В живописи эффект наивного искусства достигается, когда фактура красочной поверхности, с одной стороны, начинает играть едва ли не большую роль, нежели само изображение, а, с другой стороны, максимально воспроизводит фактуру холста. Происходит взаимоналожение статики и динамики. При этом податливое движение кисти как бы угадывает рельеф сочетающихся красок, а краски делаются объемнее, чем изображенные силуэты и фоны.

В литературе тот же эффект связан с поэтизацией слова. Слова становятся осязаемыми и одновременно пугающе произвольными. Их суггестивная сила лишь возрастает по мере того, как они лишаются привычности и знаменуют собой возврат к мифическому праязыку. Речь, в который уже раз захлебнувшаяся от собственной многозначительности, в литературном примитиве XX века выплескивает обрывки неологизмов и случайных звуковых сочетаний. Звучание слов оказывается важнее их значения, уже не определяющим их значимости в той степени, как это было ранее.

Преодоление антиномий примитива в литературе связано с тем, что значимым предстает иначе звучащее слово - слово, ставшее почти что "материальным". В живописи то же самое совершается при условии того, что красочный слой сам по себе выступает визуальным образом, привлекающим своей вязкостью, более чувственной, чем бесплотные рисунки, ради которых он был нанесен на холст. Мотив обращается в изобразительное или повествовательное средство, средство обращается в изобразительный или повествовательный мотив.

Эта обратимость всегда имеет границы. Средство не может вновь стать мотивом. Мотив не может вновь сделаться средством. Кажущаяся необратимость произошедшего превращения только напоминает о реальности неизбежной стилизации вечной архаики: "естественного" восприятия и "непредвзятой" интерпретации искусства.

Впрочем, приостановка стилизации все же возможна, она проще, чем можно подумать: достаточно лишь прибегнуть к медлительности - чтения и разглядывания.
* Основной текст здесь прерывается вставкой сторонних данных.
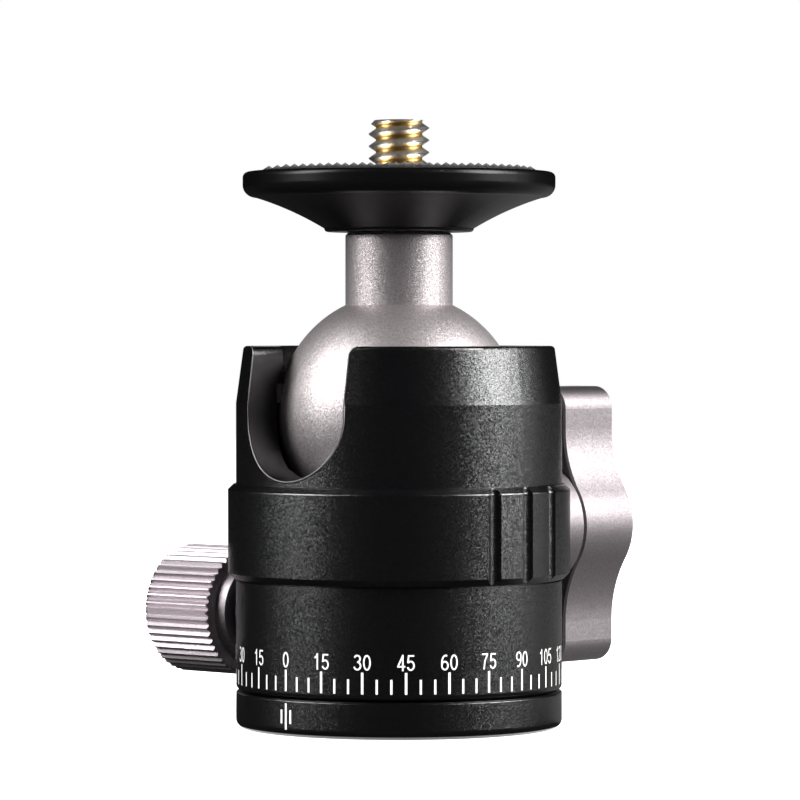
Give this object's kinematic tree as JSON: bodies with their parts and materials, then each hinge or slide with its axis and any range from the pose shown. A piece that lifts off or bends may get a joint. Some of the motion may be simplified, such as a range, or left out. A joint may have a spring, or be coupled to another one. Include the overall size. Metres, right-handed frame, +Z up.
{
  "type": "tripod ball head",
  "caption": "Small tripod ball head: a ball with a round camera plate in a notched black housing, a wing knob to lock it, and a panning base with a fluted knob and a degree scale.",
  "frame": {"origin": "centre of the base's bottom face, on the pan axis and the tripod thread's axis", "axes": "+Z up along the pan axis and the upright stem; -Y through the drop notch; +Y along the main knob's axis; -X along the pan knob's axis"},
  "size_m": [0.0488, 0.0479, 0.0632],
  "materials": {
    "black_anodised": "sandblasted, black anodised",
    "silver_anodised": "sandblasted, clear anodised",
    "satin_silver": "satin, clear anodised",
    "plain_aluminium": "turned",
    "steel": "zinc plated",
    "plated_screw": "bright steel with traces of yellow plating",
    "brass": "milled",
    "rubber": "moulded, with small raised points",
    "slip_plastic": "turned low-friction plastic"
  },
  "bodies": {
    "base": {"base_ring": "black_anodised", "thread_reducer": "steel", "pan_slip_ring": "slip_plastic", "pan_keeper_washer": "steel", "pan_keeper_screw": "steel"},
    "housing": {"housing": "black_anodised", "upper_seat_ring": "slip_plastic", "floor_plug": "plain_aluminium", "main_knob_washer": "slip_plastic", "pan_knob_washer": "slip_plastic"},
    "ball": {"ball_stem": "silver_anodised", "top_plate": "black_anodised", "plate_pad": "rubber", "camera_screw": "plated_screw"},
    "cup": {"ball_cup": "slip_plastic"},
    "wedge": {"lock_wedge": "brass"},
    "main_knob": {"main_knob": "satin_silver", "main_knob_spacer": "satin_silver", "main_lock_screw": "steel"},
    "pan_shoe": {"pan_brake_shoe": "slip_plastic"},
    "pan_knob": {"pan_knob": "satin_silver", "pan_lock_screw": "steel"}
  },
  "joints": [
    {"name": "pan_turn", "type": "hinge", "parent": "base", "child": "housing", "pos_m": [0, 0, 0], "axis": [0, 0, 1], "continuous": true},
    {"name": "ball_tilt", "type": "hinge", "parent": "housing", "child": "ball", "pos_m": [0, 0, 0.03255], "axis": [1, 0, 0], "range_deg": [-36, 90]},
    {"name": "wedge_slide", "type": "slide", "parent": "housing", "child": "wedge", "axis": [0, 1, 0], "range_m": [0, 0.00125]},
    {"name": "main_knob_turn", "type": "hinge", "parent": "wedge", "child": "main_knob", "pos_m": [0, 0.03, 0.02035], "axis": [0, 1, 0], "range_deg": [0, 470]},
    {"name": "cup_lift", "type": "slide", "parent": "housing", "child": "cup", "axis": [0, 0, 1], "range_m": [-0.0006, 0]},
    {"name": "shoe_slide", "type": "slide", "parent": "housing", "child": "pan_shoe", "axis": [-1, 0, 0], "range_m": [0, 0.001]},
    {"name": "pan_knob_turn", "type": "hinge", "parent": "pan_shoe", "child": "pan_knob", "pos_m": [-0.03, 0, 0.01115], "axis": [-1, 0, 0], "range_deg": [0, 470]}
  ],
  "couplings": [
    {"joint": "main_knob_turn", "follows": "wedge_slide", "rad_per_m": 6283.2},
    {"joint": "cup_lift", "follows": "wedge_slide", "ratio": -0.36397},
    {"joint": "pan_knob_turn", "follows": "shoe_slide", "rad_per_m": 7854}
  ]
}
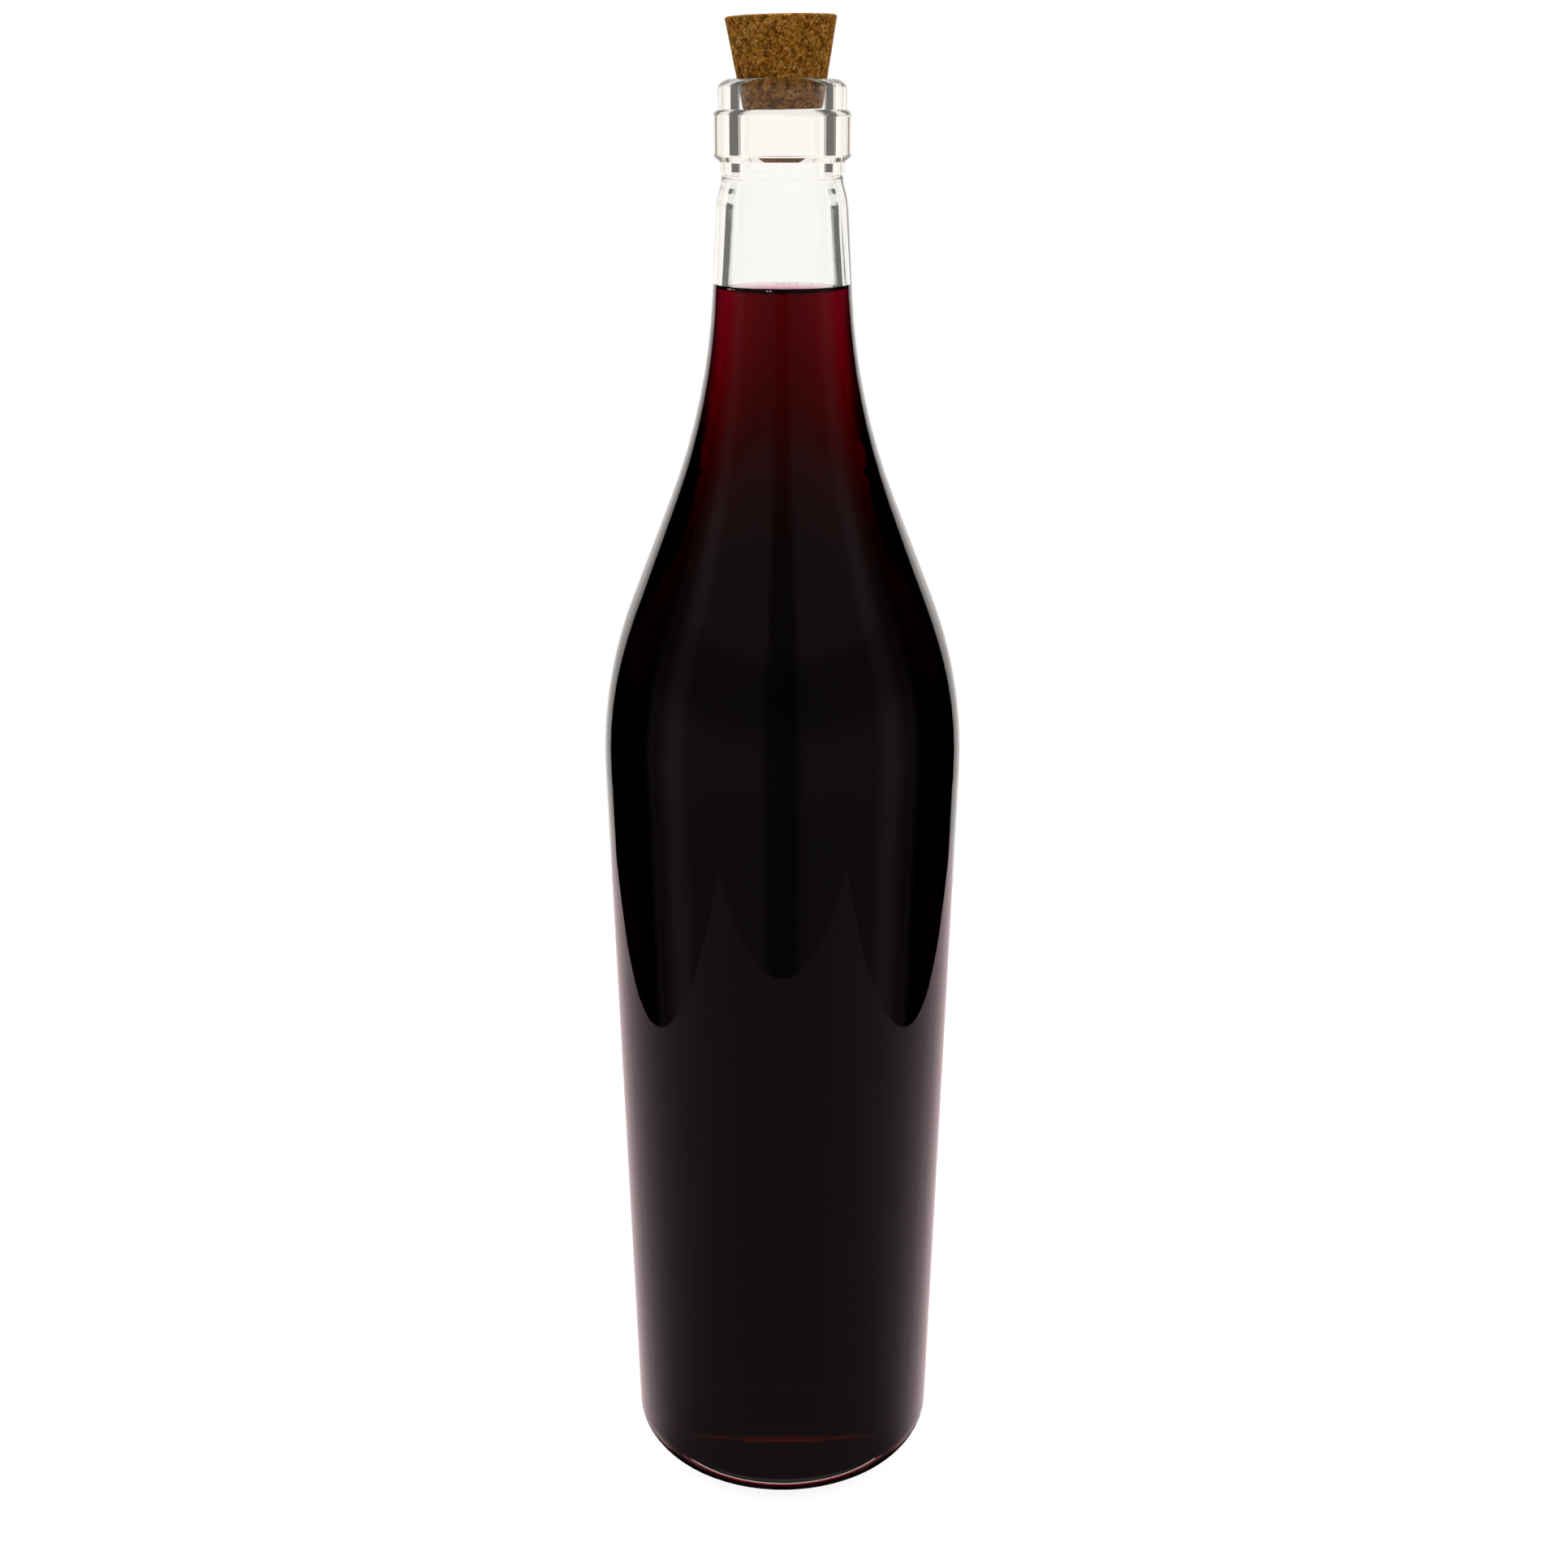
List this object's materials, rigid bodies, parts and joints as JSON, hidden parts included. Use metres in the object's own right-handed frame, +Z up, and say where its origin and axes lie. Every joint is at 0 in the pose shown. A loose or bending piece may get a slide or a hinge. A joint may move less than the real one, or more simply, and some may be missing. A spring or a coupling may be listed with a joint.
{
  "type": "corked glass wine bottle",
  "caption": "Clear glass bottle with sloping shoulders and a banded mouth, filled with dark red wine and closed by a tapered cork stopper that stands up out of the mouth.",
  "frame": {"origin": "centre of the foot ring, in the plane that the bottle stands on", "axes": "+Z up along the bottle's axis, through the mouth; the cork leans a little towards -X"},
  "size_m": [0.0784, 0.0784, 0.3263],
  "materials": {
    "clear_glass": "clear polished",
    "red_wine": "still dark red liquid",
    "pressed_cork": "matt, pressed granules"
  },
  "bodies": {
    "root": {"bottle": "clear_glass", "wine": "red_wine", "cork": "pressed_cork"}
  },
  "joints": []
}
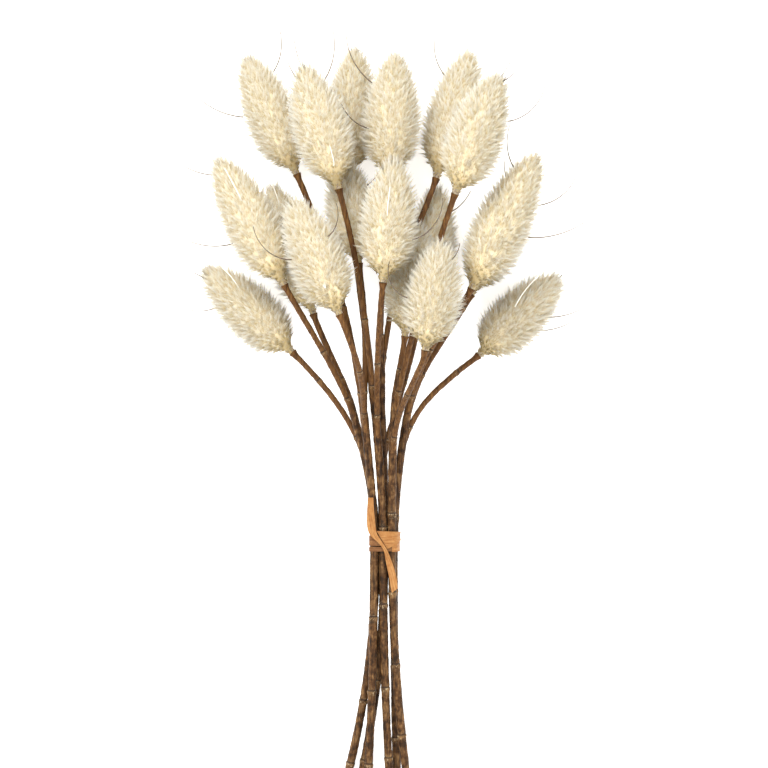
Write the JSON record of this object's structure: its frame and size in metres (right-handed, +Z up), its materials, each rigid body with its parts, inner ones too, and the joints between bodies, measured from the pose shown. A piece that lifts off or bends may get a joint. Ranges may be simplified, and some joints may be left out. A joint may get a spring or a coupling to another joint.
{
  "type": "hares tail grass bunch",
  "caption": "Lying bunch of hare's tail grass: branching cane-like stalks with soft oval cream seed heads, tied round the middle with a strip of raffia.",
  "frame": {"origin": "on the surface the bunch lies on, under the middle of its bounding box", "axes": "+Z up from the surface, +Y along the bunch from the cut stalk ends to the seed heads, +X to the right looking along +Y"},
  "size_m": [0.1712, 0.359, 0.0823],
  "materials": {
    "stalk": "mottled brown bark with cane-like nodes, slightly waxy",
    "seed_head": "soft dense cream bristles, golden towards the middle",
    "raffia": "dry tan raffia with fine lengthwise fibres"
  },
  "bodies": {
    "root": {"stalk_1": "stalk", "seed_head_1_low": "seed_head", "seed_head_1_middle": "seed_head", "seed_head_1_top": "seed_head", "stalk_2": "stalk", "seed_head_2_low": "seed_head", "seed_head_2_middle": "seed_head", "seed_head_2_top": "seed_head", "stalk_3": "stalk", "seed_head_3_low": "seed_head", "seed_head_3_middle": "seed_head", "seed_head_3_top": "seed_head", "stalk_4": "stalk", "seed_head_4_low": "seed_head", "seed_head_4_middle": "seed_head", "seed_head_4_top": "seed_head", "stalk_5": "stalk", "seed_head_5_low": "seed_head", "seed_head_5_middle": "seed_head", "seed_head_5_top": "seed_head", "stalk_6": "stalk", "seed_head_6_low": "seed_head", "seed_head_6_middle": "seed_head", "seed_head_6_top": "seed_head", "raffia_tie": "raffia"}
  },
  "joints": []
}
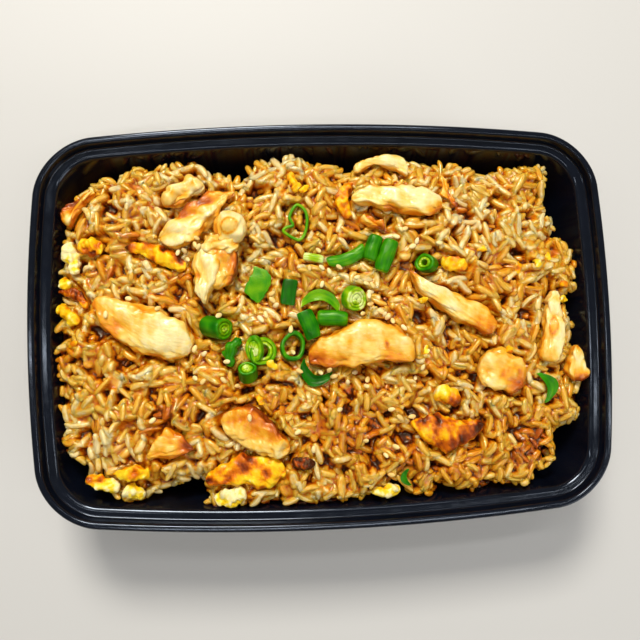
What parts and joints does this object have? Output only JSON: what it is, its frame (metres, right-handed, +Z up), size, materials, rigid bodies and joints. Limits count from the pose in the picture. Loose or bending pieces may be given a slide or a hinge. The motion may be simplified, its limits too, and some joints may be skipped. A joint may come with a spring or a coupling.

Неторопливое соприкосновение, повторное касание, встревоженное скольжение, испуг и влечение оказываются важнее нейтральной оценки и беспристрастной критики, неминуемо сопутствующих публичному признанию, в том виде, как оно сложилось со времен обоснования универсального эстетического чувства.

Представители русского наивного искусства конца XIX - начала XX века разделены тонкой и непрочной границей, отделяющей примитив от примитивизма. В этом смысле, в изобразительном искусстве трогательная "инфантильность" живописи Ларионова противостоит продуманно-вздорному диссонансу цветов и линий на полотнах Бурлюка, в поэзии мечтательный конструктивизм Хлебникова противоположен утопической комбинаторике Крученых.

В целом, с появлением проблемы примитива фигуры современного искусства отличает уже не степень признания, а отношение к нему, не манера, которая им свойственна, а способность отказываться от нее без особого сожаления, не интенции, служащие для них источником вдохновенного эпатажа, а доверие к велениям предметов и объектов совершаемой ими деятельности.